A Miami federal judge ruled the Securities and Exchange Commission can seek recovery of nearly $186 million from the heirs of a deceased fraudster.
U.S. District Judge Cecilia Altonaga ruled Thursday the SEC's claims for disgorgement of ill-gotten gains can go forward against David Brooks' estate, dismissing defense counsel's argument that a June U.S. Supreme Court decision meant the claims should perish with him. The Supreme Court's ruling only applies to disgorgement for the purposes of determining the statute of limitations, not in other contexts, Altonaga ruled.
Brooks, the former CEO and chairman of body armor supplier DHB Industries, died in October while in prison after he was convicted. The SEC's original 2007 complaint alleged he "engaged in a pervasive accounting fraud, systematically looted company coffers and took advantage of DHB's artificially inflated stock price to dump millions of his shares on the market for proceeds of approximately $186 million."
Altonaga's order is one of the first to interpret the implications of the unanimous Supreme Court decision in Kokesh v. SEC, which held SEC disgorgement claims are bound by a five-year statute of limitations. The holding was based on the finding that disgorgement is a "penalty" within the context of the statute of limitations. A penalty is meant to punish a defendant, as opposed to "remedial" claims meant to help the fraud's victims.
In Brooks' case, defense counsel for his estate argued the Kokesh ruling meant the SEC claims can't passed on to Brooks' estate after his death.
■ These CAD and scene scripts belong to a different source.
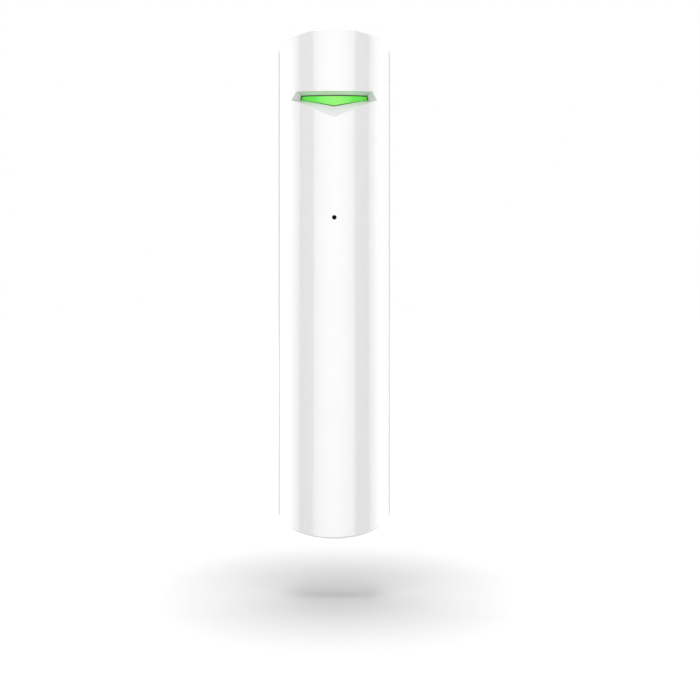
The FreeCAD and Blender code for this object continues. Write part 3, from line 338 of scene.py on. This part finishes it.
def floor_material():
    """White where it is seen, with the real shadow on it and a painted glow that lifts it to white
    away from the part, leaving painted shade in an oval round the part; grey for the light that it
    sends back up.
    """
    material, wiring = bare_material("pale_floor")
    place = wiring.node("ShaderNodeTexCoord").outputs["Object"]
    # Painted light: the glow grows with the oval distance from the part, so the floor next to the
    # part is left darker as painted shade round its real shadow.
    oval = wiring.node("ShaderNodeVectorMath", {
        0: place, 1: (1 / LIFT_REACH, LIFT_SQUEEZE / LIFT_REACH, 0)}, operation="MULTIPLY")
    away = wiring.node("ShaderNodeVectorMath", {0: oval.outputs["Vector"]}, operation="LENGTH")
    glow = wiring.grey_ramp(
        away.outputs["Value"], [(distance / LIFT_REACH, level) for distance, level in PAINTED_FLOOR_LIFT])
    painted_lift = wiring.node("ShaderNodeEmission", {"Strength": glow})
    shown = wiring.node("ShaderNodeBsdfDiffuse", {"Color": (*[FLOOR_SHOWN] * 3, 1)})
    lifted = wiring.node("ShaderNodeAddShader", {0: shown.outputs[0], 1: painted_lift.outputs[0]})
    bounce = wiring.node("ShaderNodeBsdfDiffuse", {"Color": (*[FLOOR_BOUNCE] * 3, 1)})
    mix = wiring.node("ShaderNodeMixShader", {
        0: wiring.seen_directly(), 1: bounce.outputs[0], 2: lifted.outputs[0]})
    wiring.node("ShaderNodeOutputMaterial", {"Surface": mix.outputs[0]})
    return material


def flag_material():
    """The same level wherever it is mirrored."""
    material, wiring = bare_material("edge_flag")
    glow = wiring.node("ShaderNodeEmission", {"Strength": FLAG_LEVEL})
    wiring.node("ShaderNodeOutputMaterial", {"Surface": glow.outputs[0]})
    return material


def lamp(name, width, height, location, rotation, levels):
    """A soft rectangular lamp; levels are pairs of share of its width and level."""
    data = bpy.data.lights.new(name, "AREA")
    data.shape = "RECTANGLE"
    data.size = width
    data.size_y = height
    data.energy = math.pi * width * height
    data.use_nodes = True
    wiring = Wiring(data.node_tree)
    brightest = max(level for share, level in levels)
    face = wiring.node("ShaderNodeNewGeometry").outputs["Parametric"]
    shares = wiring.grey_ramp(
        wiring.axes(face)["X"], [(share, level / brightest) for share, level in levels])
    emission = data.node_tree.nodes["Emission"]
    wiring.feed(emission.inputs["Strength"], brightest)
    wiring.feed(emission.inputs["Color"], shares)
    put(name, data, location, rotation).visible_camera = False


def beside_part(angle):
    """The place of a lamp or card at this angle from the front, in radians."""
    return (LAMP_DISTANCE * math.sin(angle), AXIS_Y - LAMP_DISTANCE * math.cos(angle), LAMP_MIDDLE)


def wall_lamp(name, levels):
    """An upright lamp; levels are pairs of angle from the front, in degrees, and level."""
    angles = [math.radians(degrees) for degrees, level in levels]
    middle = (min(angles) + max(angles)) / 2
    half_width = LAMP_DISTANCE * math.tan((max(angles) - min(angles)) / 2)
    location = beside_part(middle)
    to_part = Vector((0, AXIS_Y, LAMP_MIDDLE)) - Vector(location)
    stops = []
    for angle, (degrees, level) in zip(angles, levels):
        across = LAMP_DISTANCE * math.tan(angle - middle) / half_width
        stops.append(((1 + across) / 2, level))
    lamp(name, 2 * half_width, LAMP_HIGH - LAMP_LOW, location,
         to_part.to_track_quat("-Z", "Y").to_euler(), sorted(stops))


def mirrored(levels, side):
    """The levels for the right side, which is 1, or the left, which is -1."""
    return [(side * degrees, level) for degrees, level in levels]


floor_place = (0, 0, HOUSING_LOW.z - FLOOR_GAP)
floor = studio_card("floor", FLOOR_SIZE, FLOOR_SIZE, floor_place, (0, 0, 0), floor_material())
floor.visible_glossy = False

world = bpy.data.worlds.new("studio")
bpy.context.scene.world = world
world.use_nodes = True
surroundings = Wiring(world.node_tree)
background = world.node_tree.nodes["Background"]
surroundings.feed(background.inputs["Color"], (1, 1, 1, 1))
surroundings.feed(background.inputs["Strength"],
                  surroundings.span(surroundings.seen_directly(), low=AMBIENT, high=1.0))

wall_lamp("front_lamp", mirrored(FRONT_LEVELS[1:], -1) + FRONT_LEVELS)
lamp("top_lamp", TOP_LENGTH, TOP_WIDTH, (TOP_X, AXIS_Y, TOP_Z), (0, 0, QUARTER_TURN), TOP_LEVELS)
for side in (-1, 1):
    wall_lamp("side_lamp", mirrored(SIDE_LEVELS, side))
    wall_lamp("rear_lamp", mirrored(REAR_LEVELS, side))

flag_grey = flag_material()
flag_width = 2 * LAMP_DISTANCE * math.tan(math.radians((FLAG_TO - FLAG_FROM) / 2))
for side in (-1, 1):
    angle = math.radians(side * (FLAG_FROM + FLAG_TO) / 2)
    flag = studio_card("edge_flag", flag_width, LAMP_HIGH - LAMP_LOW, beside_part(angle),
                       (QUARTER_TURN, 0, angle), flag_grey)
    flag.visible_camera = False
    flag.visible_diffuse = False
    flag.visible_transmission = False
    flag.visible_shadow = False


# Camera, level and facing the case. Rows and columns are pixels of the photo: the row at the
# camera's height and the column of the case's axis. The shift places the case as in the photo.
SENSOR = 36.0
PICTURE = 700
FOCAL_PIXELS = 3579
EYE_ROW = 290.7
AXIS_COLUMN = 334.3
CAMERA_DISTANCE = 641 * MM
CAMERA_HEIGHT = -1.31 * MM

camera_data = bpy.data.cameras.new("camera")
camera_data.sensor_width = SENSOR
camera_data.lens = FOCAL_PIXELS / PICTURE * SENSOR
camera_data.shift_x = (PICTURE / 2 - AXIS_COLUMN) / PICTURE
camera_data.shift_y = (EYE_ROW - PICTURE / 2) / PICTURE
camera_place = (0, AXIS_Y - CAMERA_DISTANCE, CAMERA_HEIGHT)
bpy.context.scene.camera = put("camera", camera_data, camera_place, (QUARTER_TURN, 0, 0))
bpy.context.scene.view_settings.view_transform = "Standard"

bpy.context.view_layer.update()
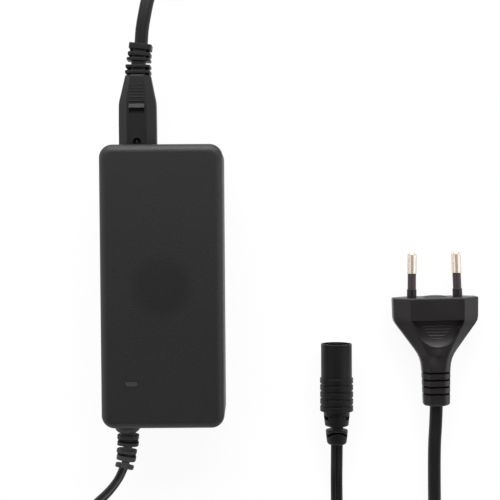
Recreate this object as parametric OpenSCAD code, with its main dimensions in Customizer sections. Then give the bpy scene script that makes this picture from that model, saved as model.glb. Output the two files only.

"The survivability of the SEC's claims against David Brooks ... is based on a determination of whether they are penal or remedial sanctions," wrote defense attorneys Michael Pineiro and Jeffrey Marcus of Marcus Neiman & Rashbaum in Miami. "Penal sanctions abate on the death of a party, while remedial actions can be asserted against an estate. ... The Kokesh decision is definitive, controlling law that SEC disgorgement is a penalty."
But Altonaga ruled the defense read the decision too broadly. Disgorgement can be compensatory, she ruled, and the SEC intends to give all proceeds from the disgorgement in Brooks' case to investors.
"Kokesh's holding cannot be plucked from the statutory context that gives it force," Altonaga wrote. "Kokesh is about statutes of limitations, and its holding is embedded in this context. Its first paragraph could not make this sentiment plainer: "[d]isgorgement in the securities-enforcement context is a 'penalty' within the meaning of [section] 2462, and so disgorgement actions must be commenced within five years of the date the claim accrues."